At the surface, there's a good amount to be discussed. There's the impact Foster had on the team, evidenced by the four draft picks all within the first 20 rounds (three pitchers and the starting catcher). There's the impact he had off the field, evidenced in the Super Regionals final game in Miami when he went jaw-to-jaw with the Hurricanes coaching staff about the on-the-field antics displayed by the baseball program. And there's the lasting impact he will have, which is something we'll talk about.
After rumors swirled about Jim Foster's departure, I talked about how, even if it wasn't confirmed (which it now obviously is), the discussion about him leaving was only natural to what happened this season. As a former head coach at Rhode Island, he led the Rams to six straight 30-win seasons, but the program hit a plateau at the end of his tenure. After going 13-40 in his final season, Boston College was able to convince Foster to depart URI for Chestnut Hill, moving him into a position coach.
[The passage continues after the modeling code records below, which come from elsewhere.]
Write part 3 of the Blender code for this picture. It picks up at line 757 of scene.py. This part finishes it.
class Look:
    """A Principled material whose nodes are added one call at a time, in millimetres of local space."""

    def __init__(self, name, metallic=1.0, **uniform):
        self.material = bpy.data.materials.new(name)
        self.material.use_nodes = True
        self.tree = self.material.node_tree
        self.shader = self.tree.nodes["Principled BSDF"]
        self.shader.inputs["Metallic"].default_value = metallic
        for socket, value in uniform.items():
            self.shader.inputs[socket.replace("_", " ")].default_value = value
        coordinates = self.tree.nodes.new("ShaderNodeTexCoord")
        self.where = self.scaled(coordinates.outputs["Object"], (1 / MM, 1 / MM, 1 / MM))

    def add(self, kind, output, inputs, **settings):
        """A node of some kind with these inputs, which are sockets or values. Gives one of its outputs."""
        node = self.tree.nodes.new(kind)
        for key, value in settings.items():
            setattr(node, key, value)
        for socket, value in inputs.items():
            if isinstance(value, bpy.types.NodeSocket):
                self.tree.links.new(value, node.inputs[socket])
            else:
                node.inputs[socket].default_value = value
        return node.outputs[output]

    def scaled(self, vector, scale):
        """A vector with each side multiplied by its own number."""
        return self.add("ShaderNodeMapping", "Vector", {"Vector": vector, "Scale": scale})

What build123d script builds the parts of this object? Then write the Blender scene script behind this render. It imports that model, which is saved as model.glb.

But a head coaching position is still a head coaching position. It's a natural decision to want to leave Boston College for Army West Point. West Point has one of the top 10 baseball facilities in the nation in Doubleday Field, and the opportunity to coach at the academy is something that comes with its own personal perk. Having spoken to multiple coaches who are at and have spent time at West Point, they all say the same thing; it's a place that sells itself, and it's a special place that imprints itself on everyone's heart the second you're on campus.
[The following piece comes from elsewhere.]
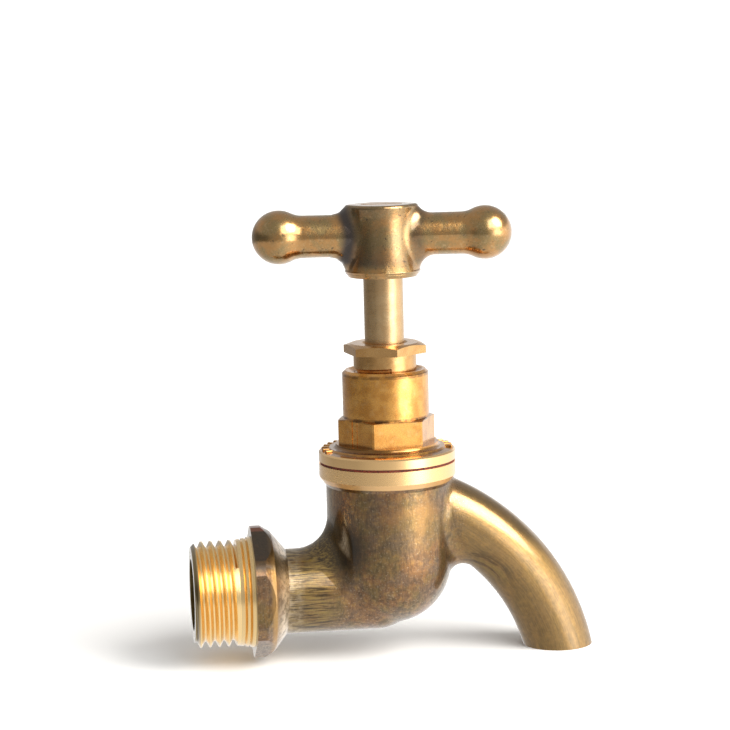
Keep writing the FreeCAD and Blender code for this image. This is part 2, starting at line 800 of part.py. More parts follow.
def handle_core():
    """Waisted hub, longer than it ends up at both ends so that the arms' fillets have room."""
    waist = hub_waist_diameter / 2
    centre = (waist + hub_waist_radius, hub_waist_height)
    bottom = hub_bottom - arm_fillet
    top = hub_top + arm_fillet
    low = math.degrees(math.asin((hub_waist_height - bottom) / hub_waist_radius))
    high = math.degrees(math.asin((top - hub_waist_height) / hub_waist_radius))
    start = arc_middle(centre, hub_waist_radius, 180 + low)
    end = arc_middle(centre, hub_waist_radius, 180 - high)
    return turned((0, bottom), start, ((waist, hub_waist_height), end), (0, top))


def handle_lip():
    """Tapered lip round the hub's foot."""
    lip = hub_lip_diameter / 2
    edge = hub_lip_edge
    top = hub_bottom + hub_lip_height
    over = arc_middle((lip - edge, top - edge), edge, 45)
    return turned(
        (0, hub_bottom), (hub_foot_diameter / 2, hub_bottom), (lip, top - edge), (over, (lip - edge, top)),
        (0, top),
    )


def handle_screw_shape(fit):
    """Countersunk screw, or with a fit the hole that it leaves in the hub."""
    head = handle_screw_head_diameter / 2 + fit
    shank = handle_screw_diameter / 2 + fit
    bottom = hub_top - handle_screw_length
    cone_bottom = hub_top - (head - shank)
    return turned((0, bottom), (shank, bottom), (shank, cone_bottom), (head, hub_top), (0, hub_top))


def make_handle():
    """T-handle casting with its square socket and the countersink of its screw."""
    solid = handle_core()
    for side in (1, -1):
        solid = fused_with_fillet(solid, handle_arm(side), arm_fillet)
    reach = 2 * (ball_offset + ball_diameter)
    solid = solid.common(rod(reach, hub_bottom + hub_lip_height / 2, hub_top))
    top_edges = [edge for edge in solid.Edges if edge.BoundBox.ZMin > hub_top - touching]
    solid = solid.makeFillet(hub_edge_radius, top_edges)
    solid = solid.fuse(handle_lip())
    socket_top = square_top + square_end_room
    socket = prism(4, square_flats + 2 * square_fit, hub_bottom, socket_top, handle_turn)
    socket = socket.common(rod(stem_diameter + 2 * stem_fit, hub_bottom, socket_top))
    counterbore = rod(stem_diameter + 2 * stem_fit, hub_bottom - beyond, square_bottom + square_fit)
    return solid.cut(socket).cut([counterbore, handle_screw_shape(handle_screw_fit)])


def make_handle_screw():
    """Countersunk screw with a straight slot, flush with the hub's top."""
    slot = Part.makeBox(
        2 * handle_screw_head_diameter, screw_slot_width, 2 * screw_slot_depth,
        Vector(stem_x - handle_screw_head_diameter, -screw_slot_width / 2, hub_top - screw_slot_depth),
    )
    return handle_screw_shape(0).cut(slot)


def make_nodes():
    """Every piece of the tap by its node name."""
    nodes = {
        "body": make_body(),
        "body_washer": make_body_washer(),
        "bonnet": make_bonnet(),
        "gland_nut": make_gland_nut(),
        "spindle": make_spindle(),
        "jumper": make_jumper(),
        "jumper_snap_ring": make_snap_ring(),
        "seat_washer": make_seat_washer(),
        "washer_plate": make_washer_plate(),
        "washer_nut": make_washer_nut(),
        "handle": make_handle(),
        "handle_screw": make_handle_screw(),
    }
    nodes.update(make_packing())
    return nodes


os.makedirs("parts", exist_ok=True)
for name, shape in make_nodes().items():
    shape.exportStep("parts/%s.step" % name)
    box = shape.BoundBox
    print(
        "%-18s solids %d valid %s volume %.1f  x %.2f..%.2f  y %.2f..%.2f  z %.2f..%.2f"
        % (name, len(shape.Solids), shape.isValid(), shape.Volume,
           box.XMin, box.XMax, box.YMin, box.YMax, box.ZMin, box.ZMax)
    )
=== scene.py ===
"""Looks of a brass bib tap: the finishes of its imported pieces, its cast pips, and the stage it stands on."""

import logging
import math
from dataclasses import dataclass
from enum import Enum

import bmesh
import bpy
from mathutils import Matrix, Vector


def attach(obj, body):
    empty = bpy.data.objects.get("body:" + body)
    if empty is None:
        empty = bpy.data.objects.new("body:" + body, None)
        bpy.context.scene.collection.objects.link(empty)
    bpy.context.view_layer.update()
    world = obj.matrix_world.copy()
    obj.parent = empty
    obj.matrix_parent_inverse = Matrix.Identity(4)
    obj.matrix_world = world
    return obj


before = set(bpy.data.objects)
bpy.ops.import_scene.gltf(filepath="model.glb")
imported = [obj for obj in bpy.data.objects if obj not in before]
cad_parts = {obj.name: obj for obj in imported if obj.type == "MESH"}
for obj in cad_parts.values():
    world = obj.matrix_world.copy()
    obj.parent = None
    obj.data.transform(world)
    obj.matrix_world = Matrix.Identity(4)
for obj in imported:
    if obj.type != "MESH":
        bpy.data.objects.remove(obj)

LOG = logging.getLogger("tap")
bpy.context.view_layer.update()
MM = 0.001

# Axis of the spindle in the row frame, the height that the spout's mouth stands on, and the spout's bend
STEM_X = 27.5 * MM
FLOOR_Z = -13.9 * MM
BEND_X = 20.0 * MM
BEND_Z = -23.8 * MM
BEND_RADIUS = 42.4 * MM

# Middle of the crook between the chamber and the spout
CROOK_X = 42.5 * MM
CROOK_Z = -2.5 * MM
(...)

I've seen plenty that people are upset that BC would lose its assistant head coach and pitching architect for a job in the Patriot League. If you take your personal feelings out of the Patriot League, it simply just makes sense. Army is a great school with boundless potential, and the facilities overlooking Cullum Hall are incredible. Going to West Point is something that lasts forever.
That's not even getting into the likely pay bump. I can't begin to know finances or anything about salaries, but I would put my own money that there was probably a pay raise with going from an assistant coach to a head coach. From what I've learned in other sports and other schools, luring a head coach to an assistant's job is about offering a better opportunity for the future. Luring an assistant coach to a head coach, though, probably can't be stopped unless you're a program with limitless resources, something that's confined to the LSUs or Louisvilles of the world.
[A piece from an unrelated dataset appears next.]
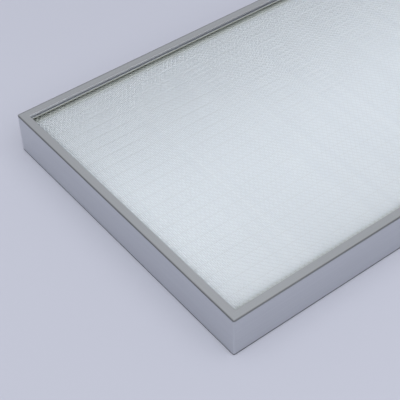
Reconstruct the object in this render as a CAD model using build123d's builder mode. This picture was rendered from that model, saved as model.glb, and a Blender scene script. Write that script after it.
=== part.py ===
from build123d import *
import os

# Panel air filter: a mitred aluminium frame round a pleated pack between two face guards.
# Origin at the middle of the underside, X along the long side, Y along the short side, Z up.

# Overall size
length = 1220.0
width = 610.0
height = 80.0

# Extruded frame rail, the same section on all four sides
wall = 2.0
lip_reach = 16.0
lip_thickness = 1.5
rib_drop = 6.0
rib_thickness = 1.4
rib_reach = 18.0
web_inset = 11.0
web_thickness = 1.2
edge_radius = 0.4
groove_drop = 0.4
groove_width = 1.6
groove_depth = 1.1
corner_radius = 3.0

# Flat corner brackets that slide into the chambers between lip and rib
bracket_arm = 45.0
bracket_clearance = 0.2
bracket_lead_in = 2.5
stake_hole = 4.0

# Pleated pack, face guards and the sealant that holds their edges
edge_inset = 8.0
guard_drop = 12.5
guard_thickness = 1.0
bead_height = 0.6
bead_width = 1.6
bead_pitch = 25.4
pleat_pitch = 4.45
paper_thickness = 0.45
sealant_face = 14.0

# Net of the face guards, whole openings along each side
net_columns = 10
net_rows = 5
strand_width = 2.4
guard_margin = 1.0

# Places that follow from the sizes above
chamber_height = rib_drop - lip_thickness
chamber_width = web_inset - wall
channel_drop = rib_drop + rib_thickness
guard_length = length - 2 * edge_inset
guard_width = width - 2 * edge_inset
pack_drop = guard_drop + guard_thickness + bead_height
pack_depth = height - 2 * pack_drop


def rail_section():
    """Section of the rail: X is the way inwards from the outer face, Y is up."""
    with BuildSketch() as section:
        with Locations((0, height / 2)):
            Rectangle(wall, height, align=(Align.MIN, Align.CENTER))
        for edge, side in ((height, Align.MAX), (0, Align.MIN)):
            with Locations((0, edge)):
                Rectangle(lip_reach, lip_thickness, align=(Align.MIN, side))
        with Locations((0, height - rib_drop)):
            Rectangle(rib_reach, rib_thickness, align=(Align.MIN, Align.MAX))
        with Locations((0, rib_drop)):
            Rectangle(rib_reach, rib_thickness, align=(Align.MIN, Align.MIN))
        for edge, side in ((height, Align.MAX), (0, Align.MIN)):
            with Locations((web_inset, edge)):
                Rectangle(web_thickness, channel_drop, align=(Align.MIN, side))
        outer_corners = section.vertices().group_by(Axis.X)[0]
        fillet(outer_corners, radius=edge_radius)
        lip_noses = section.vertices().group_by(Axis.X)[-2]
        fillet(lip_noses, radius=edge_radius)
        rib_noses = section.vertices().group_by(Axis.X)[-1]
        fillet(rib_noses, radius=edge_radius)
        for middle in (groove_drop + groove_width / 2, height - groove_drop - groove_width / 2):
            with Locations((0, middle)):
                Rectangle(groove_depth, groove_width, align=(Align.MIN, Align.CENTER), mode=Mode.SUBTRACT)
    return section.sketch


def mitred(section, run):
    """A bar of the section along X, its outer face on Y = 0 and both ends cut at 45 degrees."""
    with BuildPart() as bar:
        with BuildSketch(Plane(origin=(-run / 2, 0, 0), x_dir=(0, 1, 0), z_dir=(1, 0, 0))):
            add(section)
        extrude(amount=run)
        split(bisect_by=Plane(origin=(-run / 2, 0, 0), z_dir=(1, -1, 0)), keep=Keep.TOP)
        split(bisect_by=Plane(origin=(run / 2, 0, 0), z_dir=(-1, -1, 0)), keep=Keep.TOP)
    return bar.part


# The four sides: name, length of the side, middle of its outer face, turn about Z
sides = (
    ("front", length, (0, -width / 2), 0),
    ("right", width, (length / 2, 0), 90),
    ("back", length, (0, width / 2), 180),
    ("left", width, (-length / 2, 0), 270),
)

# Frame rails, each a length of extrusion mitred at both ends
rails = []
for side, run, middle, turn in sides:
    with BuildPart() as rail:
        with Locations(Location((*middle, 0), (0, 0, turn))):
            add(mitred(rail_section(), run))
        with BuildSketch():
            RectangleRounded(length, width, corner_radius)
        extrude(amount=height, mode=Mode.INTERSECT)
    rail.part.label = f"rail_{side}"
    rails.append(rail.part)

# Sealant poured into the channel of each rail, with a recess for the edges of pack and guards
with BuildSketch() as sealant_section:
    with Locations((wall, height / 2)):
        Rectangle(sealant_face - wall, height - 2 * channel_drop, align=(Align.MIN, Align.CENTER))
    with Locations((edge_inset, height / 2)):
        Rectangle(sealant_face - edge_inset, height - 2 * guard_drop, align=(Align.MIN, Align.CENTER),
                  mode=Mode.SUBTRACT)

sealants = []
for side, run, middle, turn in sides:
    with BuildPart() as sealant:
        with Locations(Location((*middle, 0), (0, 0, turn))):
            add(mitred(sealant_section.sketch, run))
    sealant.part.label = f"sealant_{side}"
    sealants.append(sealant.part)

# Corner brackets, a flat angle in each of the eight places where the chambers of two rails meet
bracket_inset = wall + bracket_clearance
bracket_width = chamber_width - 2 * bracket_clearance
bracket_thickness = chamber_height - 2 * bracket_clearance
bracket_levels = (
    ("top", height - rib_drop + bracket_clearance),
    ("bottom", lip_thickness + bracket_clearance),
)
bracket_corners = (
    ("front_left", -1, -1),
    ("front_right", 1, -1),
    ("back_right", 1, 1),
    ("back_left", -1, 1),
)
brackets = []
for level, underside in bracket_levels:
    for corner, x_side, y_side in bracket_corners:
        corner_x = x_side * (length / 2 - bracket_inset)
        corner_y = y_side * (width / 2 - bracket_inset)
        with BuildPart() as bracket:
            with BuildSketch(Plane.XY.offset(underside)) as plate:
                x_align = Align.MAX if x_side > 0 else Align.MIN
                y_align = Align.MAX if y_side > 0 else Align.MIN
                with Locations((corner_x, corner_y)):
                    Rectangle(bracket_arm, bracket_width, align=(x_align, y_align))
                    Rectangle(bracket_width, bracket_arm, align=(x_align, y_align))
                arm_tips = plate.vertices().filter_by(
                    lambda v: max(abs(v.X - corner_x), abs(v.Y - corner_y)) > bracket_arm - bracket_clearance)
                chamfer(arm_tips, length=bracket_lead_in)
                outer_corner = plate.vertices().sort_by_distance((corner_x, corner_y))[0]
                chamfer(outer_corner, length=bracket_lead_in)
                hole_across = bracket_width / 2
                hole_along = bracket_arm - bracket_width / 2
                with Locations((corner_x - x_side * hole_along, corner_y - y_side * hole_across),
                               (corner_x - x_side * hole_across, corner_y - y_side * hole_along)):
                    Circle(stake_hole / 2, mode=Mode.SUBTRACT)
            extrude(amount=bracket_thickness)
        bracket.part.label = f"corner_bracket_{level}_{corner}"
        brackets.append(bracket.part)

# Pleated media pack: one sheet folded to and fro along X, its folds running along Y
pleat_count = round(guard_length / pleat_pitch)
fold_pitch = guard_length / pleat_count
sheet_drop = paper_thickness * pack_depth / (fold_pitch / 2)
half_folds = range(2 * pleat_count + 1)
pack_top = height - pack_drop
upper_line = [
    (-guard_length / 2 + k * fold_pitch / 2, pack_top if k % 2 else pack_drop + sheet_drop) for k in half_folds
]
lower_line = [
    (-guard_length / 2 + k * fold_pitch / 2, pack_top - sheet_drop if k % 2 else pack_drop) for k in half_folds
]
with BuildPart() as media_pack:
    with BuildSketch(Plane.XZ.offset(-guard_width / 2)):
        with BuildLine():
            Polyline(*upper_line, *reversed(lower_line), close=True)
        make_face()
    extrude(amount=guard_width)
media_pack.part.label = "media_pack"

# Hot-melt separator beads, parallel strings across the fold tips on both faces of the pack
bead_count = int((guard_width - 2 * bead_pitch / 2) // bead_pitch) + 1
bead_sets = []
for level, underside in (("top", pack_top), ("bottom", pack_drop - bead_height)):
    with BuildPart() as beads:
        with BuildSketch(Plane.XY.offset(underside)):
            with GridLocations(0, bead_pitch, 1, bead_count):
                Rectangle(guard_length, bead_width)
        extrude(amount=bead_height)
    beads.part.label = f"separator_beads_{level}"
    bead_sets.append(beads.part)

# Face guards, a net of crossing strands inside a plain edge that the sealant grips
net_length = length - 2 * (sealant_face + guard_margin)
net_width = width - 2 * (sealant_face + guard_margin)
cell_length = net_length / net_columns
cell_width = net_width / net_rows
strand_slope = (cell_length ** 2 + cell_width ** 2) ** 0.5
opening_length = cell_length - strand_width * strand_slope / cell_width
opening_width = cell_width - strand_width * strand_slope / cell_length
with BuildSketch() as net_openings:
    for columns, rows in ((net_columns, net_rows), (net_columns + 1, net_rows + 1)):
        with GridLocations(cell_length, cell_width, columns, rows):
            Polygon((-opening_length / 2, 0), (0, -opening_width / 2), (opening_length / 2, 0),
                    (0, opening_width / 2))
    Rectangle(net_length, net_width, mode=Mode.INTERSECT)

guards = []
for level, underside in (("top", height - guard_drop - guard_thickness), ("bottom", guard_drop)):
    with BuildPart() as guard:
        with BuildSketch(Plane.XY.offset(underside)):
            Rectangle(guard_length, guard_width)
            add(net_openings.sketch, mode=Mode.SUBTRACT)
        extrude(amount=guard_thickness)
    guard.part.label = f"face_guard_{level}"
    guards.append(guard.part)

os.makedirs("parts", exist_ok=True)
for piece in (*rails, *sealants, *brackets, media_pack.part, *bead_sets, *guards):
    export_step(piece, f"parts/{piece.label}.step")
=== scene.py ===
import math

import bmesh
import bpy
from mathutils import Matrix, Vector


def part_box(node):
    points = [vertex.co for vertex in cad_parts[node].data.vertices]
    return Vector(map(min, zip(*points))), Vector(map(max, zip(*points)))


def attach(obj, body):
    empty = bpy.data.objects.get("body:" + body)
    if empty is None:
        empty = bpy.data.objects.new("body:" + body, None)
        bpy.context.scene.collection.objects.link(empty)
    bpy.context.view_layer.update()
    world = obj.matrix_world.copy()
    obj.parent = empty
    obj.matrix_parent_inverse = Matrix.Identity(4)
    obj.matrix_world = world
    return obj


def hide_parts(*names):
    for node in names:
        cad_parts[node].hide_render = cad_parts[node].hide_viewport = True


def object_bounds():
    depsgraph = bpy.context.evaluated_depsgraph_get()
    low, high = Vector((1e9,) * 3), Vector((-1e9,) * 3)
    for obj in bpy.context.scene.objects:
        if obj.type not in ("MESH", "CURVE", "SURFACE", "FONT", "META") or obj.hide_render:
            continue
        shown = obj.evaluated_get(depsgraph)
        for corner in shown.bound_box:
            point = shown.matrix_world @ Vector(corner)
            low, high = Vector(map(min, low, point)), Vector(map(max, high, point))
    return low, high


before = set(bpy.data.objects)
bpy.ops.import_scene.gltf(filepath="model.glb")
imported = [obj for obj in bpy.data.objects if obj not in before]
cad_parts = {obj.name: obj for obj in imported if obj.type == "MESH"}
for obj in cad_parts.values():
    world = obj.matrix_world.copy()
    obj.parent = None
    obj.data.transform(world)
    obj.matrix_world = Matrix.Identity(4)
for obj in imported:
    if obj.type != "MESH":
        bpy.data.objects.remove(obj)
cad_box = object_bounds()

# ---------------------------------------------------------------------------
# Frame rails
# Four lengths of extruded aluminium with a mitre at each corner, satin anodised
# to an even grey. The extrusion leaves faint lines along each length. Shade is
# painted along the outer top and bottom edges, darkening the metal there.
# ---------------------------------------------------------------------------
def new_material(name):
    material = bpy.data.materials.new(name)
    material.use_nodes = True
    nodes = material.node_tree.nodes
    shader = nodes["Principled BSDF"]
    return material, nodes, material.node_tree.links, shader


def object_noise(nodes, links, stretch, scale, detail):
    """A noise on object coordinates, stretched by a factor along each axis."""
    place = nodes.new("ShaderNodeTexCoord")
    mapping = nodes.new("ShaderNodeMapping")
    mapping.inputs["Scale"].default_value = stretch
    noise = nodes.new("ShaderNodeTexNoise")
    noise.inputs["Scale"].default_value = scale
    noise.inputs["Detail"].default_value = detail
    links.new(place.outputs["Object"], mapping.inputs["Vector"])
    links.new(mapping.outputs["Vector"], noise.inputs["Vector"])
    return noise


def ramp_between(nodes, links, source, low, high, dark, light):
    """Turns a value between low and high into a colour between dark and light."""
    ramp = nodes.new("ShaderNodeValToRGB")
    ramp.color_ramp.elements[0].position = low
    ramp.color_ramp.elements[0].color = (*dark, 1)
    ramp.color_ramp.elements[1].position = high
    ramp.color_ramp.elements[1].color = (*light, 1)
    links.new(source, ramp.inputs["Fac"])
    return ramp


def bump_from(nodes, links, source, shader, strength, distance):
    bump = nodes.new("ShaderNodeBump")
    bump.inputs["Strength"].default_value = strength
    bump.inputs["Distance"].default_value = distance
    links.new(source, bump.inputs["Height"])
    links.new(bump.outputs["Normal"], shader.inputs["Normal"])


def roughness_between(nodes, links, source, shader, smooth, rough):
    spread = nodes.new("ShaderNodeMapRange")
    spread.inputs["From Min"].default_value = 0.3
    spread.inputs["From Max"].default_value = 0.7
    spread.inputs["To Min"].default_value = smooth
    spread.inputs["To Max"].default_value = rough
    links.new(source, spread.inputs["Value"])
    links.new(spread.outputs["Result"], shader.inputs["Roughness"])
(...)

But it doesn't stop the questions from being asked. Some departures made sense to Boston College fans who, for the most part, are new to the college baseball landscape. Justin Dunn was a first round draft pick,and Mike King was figured from the preseason to be a top 200 draft prospect. Even if he "fell" to the 12th round, that's still relatively high for the baseball draft. Nick Sciortino was picked in a round where anything becomes possible. Jesse Adams, for what it's worth, was already a senior, so he wasn't coming back next year anyways.
It's the quizzical departures that get people asking the challenging questions I hinted at. Even if the departures might make sense to me, they might not make sense to other people. Even if I try to explain what I think personally is going on, it's not confirmed and I obviously don't have a road map into someone's mind. So the questions and challenges linger.
This is what I was getting at when I said the challenging times were coming. Think of what people said about Boston College throughout the postseason. This is a team built on character guys who play their hardest every inning for their teammates. They're good athletes with massive compete levels, motors that don't quit. They have coaches who have developed them and brought them together despite having what is widely regarded as the worst facility possible in conditions in the northeast that make it virtually impossible to compete.
If you can succeed in developing something in those conditions, you're going to draw attention. Those guys are going to leave. That's what you want. That's how draft traditions and coaching trees are born. Rather than having one person make it, you have several. The challenge becomes how to replace these players and coaches with the next round, the next crop of guys who will be able to keep the torch lit and carry it to the next generation.
That's where the question should be. It's okay to let these guys leave to explore and develop their professional careers. It should be encouraged and celebrated. But it should also draw the conversation back to how important the next step should be. Who should be the next person up, and what should BC be doing to keep them around.
I hate beating the dead horse, but it comes back to the program's infrastructure. Mike Gambino built the program over the past six years. Andrew Chin turned into Chris Shaw, who turned into Justin Dunn, Mike King, Jesse Adams, and Nick Sciortino. That could turn into Johnny Adams or Jacob Stevens or whoever comes next.
Jim Foster came to BC from URI, now leaves for Army West Point. That came after Scott Friedholm, who came to BC after an assistant's job at Navy, then left to take the head coaching job at UNC-Asheville (I might've said Wilmington the other day, but it's Asheville). That could turn into whoever comes next.
"Whoever comes next" is dependent on the infrastructure of the program. The 2016 Eagles were a special team that finished the year as one of the best in the nation. They went to the Super Regionals in a major national poll, and there's not a person around who thinks Miami got out of that series without being truly battle tested. That needs to be an every year goal, not just a one year goal. That's what Mike Gambino said during his press conferences and to the media, and that's what all the fans should be hanging onto.
I guess there's a not-so-subtle hint in here, and I'm sure you can figure out what I'm getting at. This offseason, more than any other, is already raising challenges and posing questions. It's been a time for celebration, but for some, it's starting to become a time for concern. BC will be okay, and I wholly believe that for the immediate future. There's some great athletes on this team, and it's a disservice to those athletes to think a team that came within a game of Omaha can't make it back to competing at a high level.
Some people, however, are starting to worry about what happens next. Until they have answers, that's only going to continue to happen, and the longer they go without the answers, the louder those questions will become.